Every line that contains the word "materials" should be copied out.

• Data for this exercise:
start

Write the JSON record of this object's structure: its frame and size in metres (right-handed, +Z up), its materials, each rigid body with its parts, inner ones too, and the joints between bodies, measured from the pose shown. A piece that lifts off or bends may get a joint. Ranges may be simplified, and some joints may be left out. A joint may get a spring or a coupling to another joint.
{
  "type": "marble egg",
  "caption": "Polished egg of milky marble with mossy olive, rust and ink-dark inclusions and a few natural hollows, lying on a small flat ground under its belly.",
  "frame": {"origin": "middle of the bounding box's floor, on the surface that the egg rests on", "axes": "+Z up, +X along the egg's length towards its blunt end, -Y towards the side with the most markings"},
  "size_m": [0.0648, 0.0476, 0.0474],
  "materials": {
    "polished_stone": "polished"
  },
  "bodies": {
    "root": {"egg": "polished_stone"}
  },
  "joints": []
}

end
start

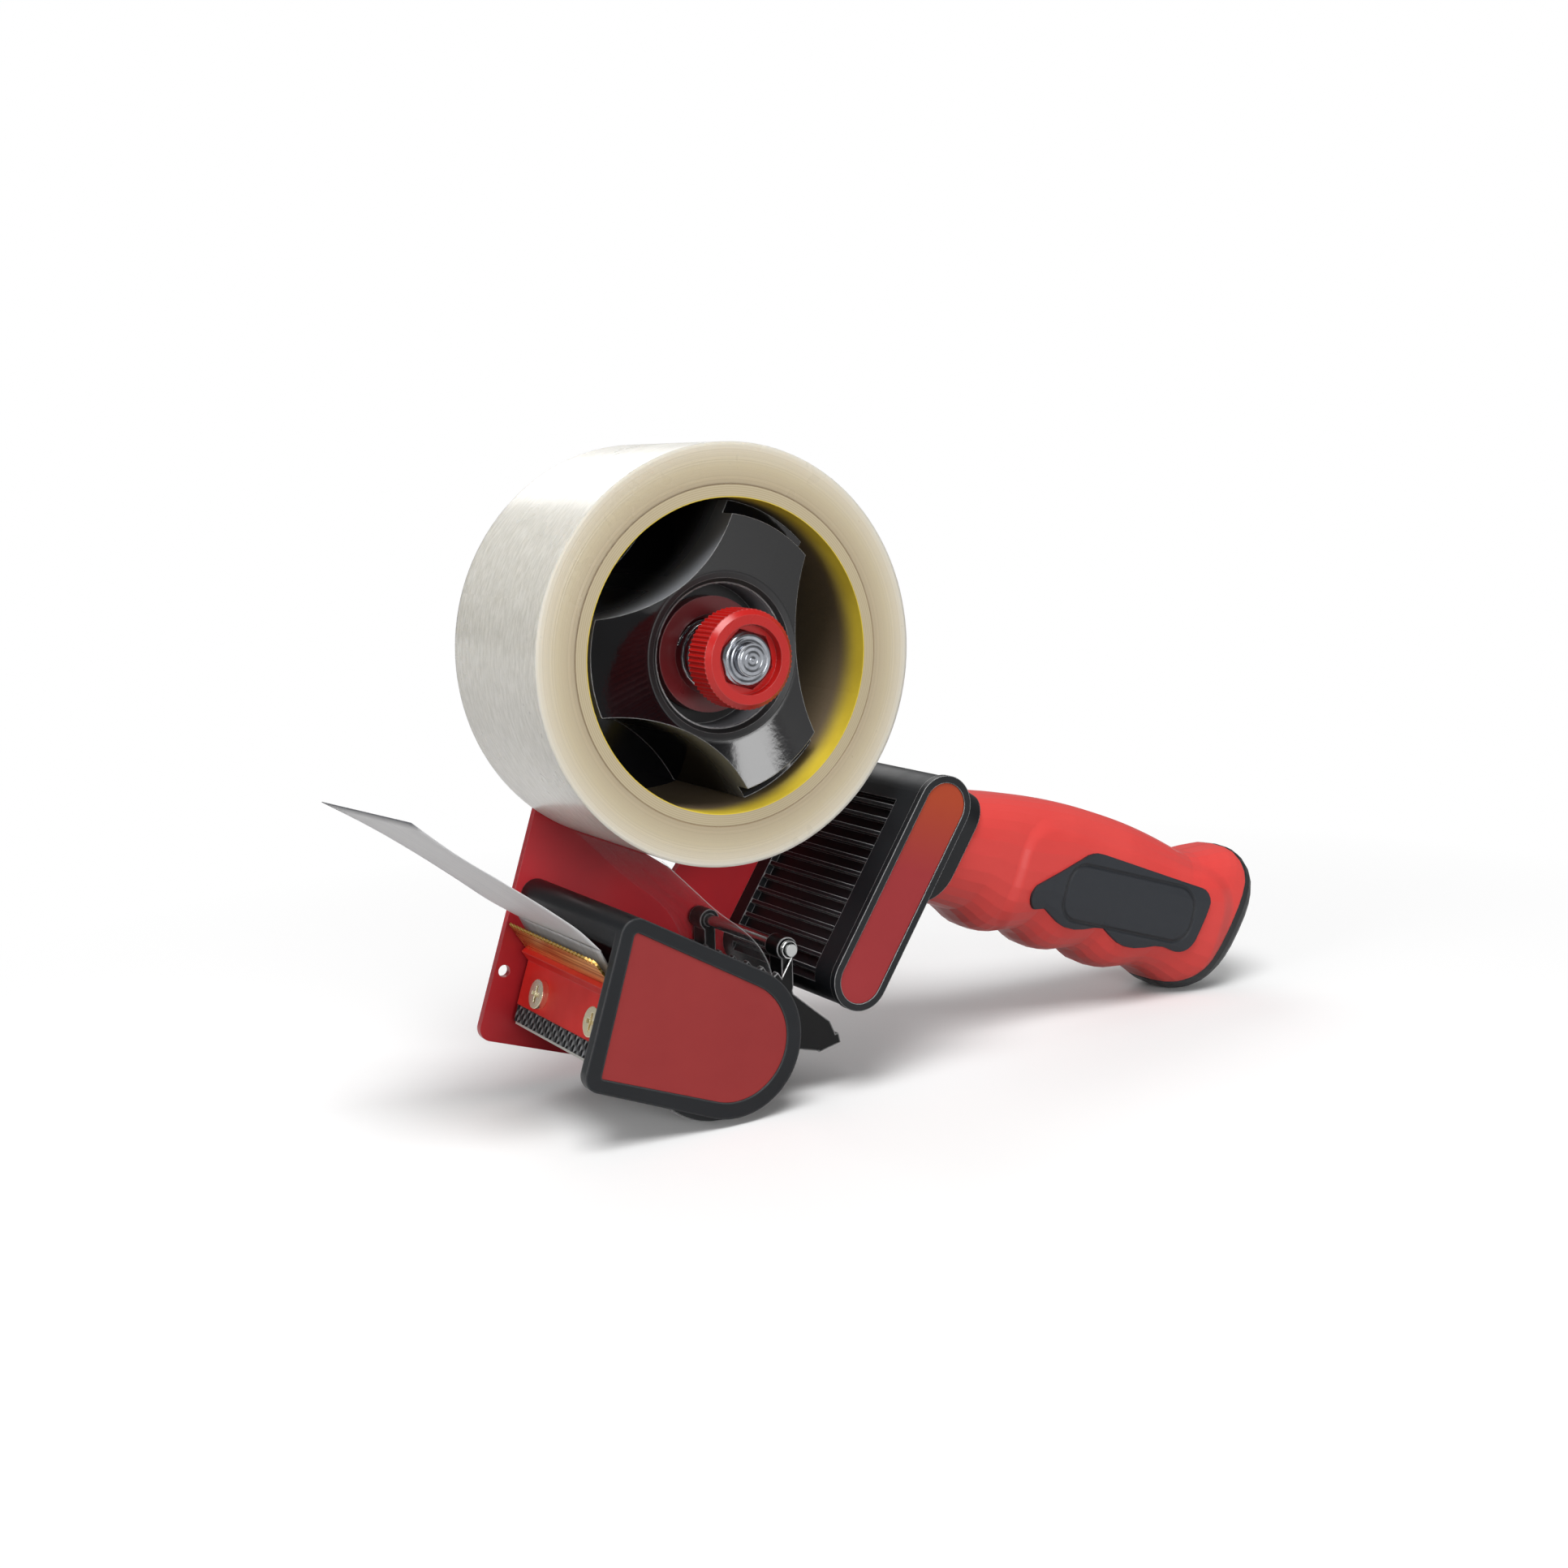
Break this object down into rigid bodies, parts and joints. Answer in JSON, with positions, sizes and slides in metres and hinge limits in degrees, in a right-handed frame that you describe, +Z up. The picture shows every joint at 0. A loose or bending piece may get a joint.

end

• Completed exercise:
Write the JSON record of this object's structure: its frame and size in metres (right-handed, +Z up), its materials, each rigid body with its parts, inner ones too, and the joints between bodies, measured from the pose shown. A piece that lifts off or bends may get a joint. Ranges may be simplified, and some joints may be left out. A joint may get a spring or a coupling to another joint.
  "materials": {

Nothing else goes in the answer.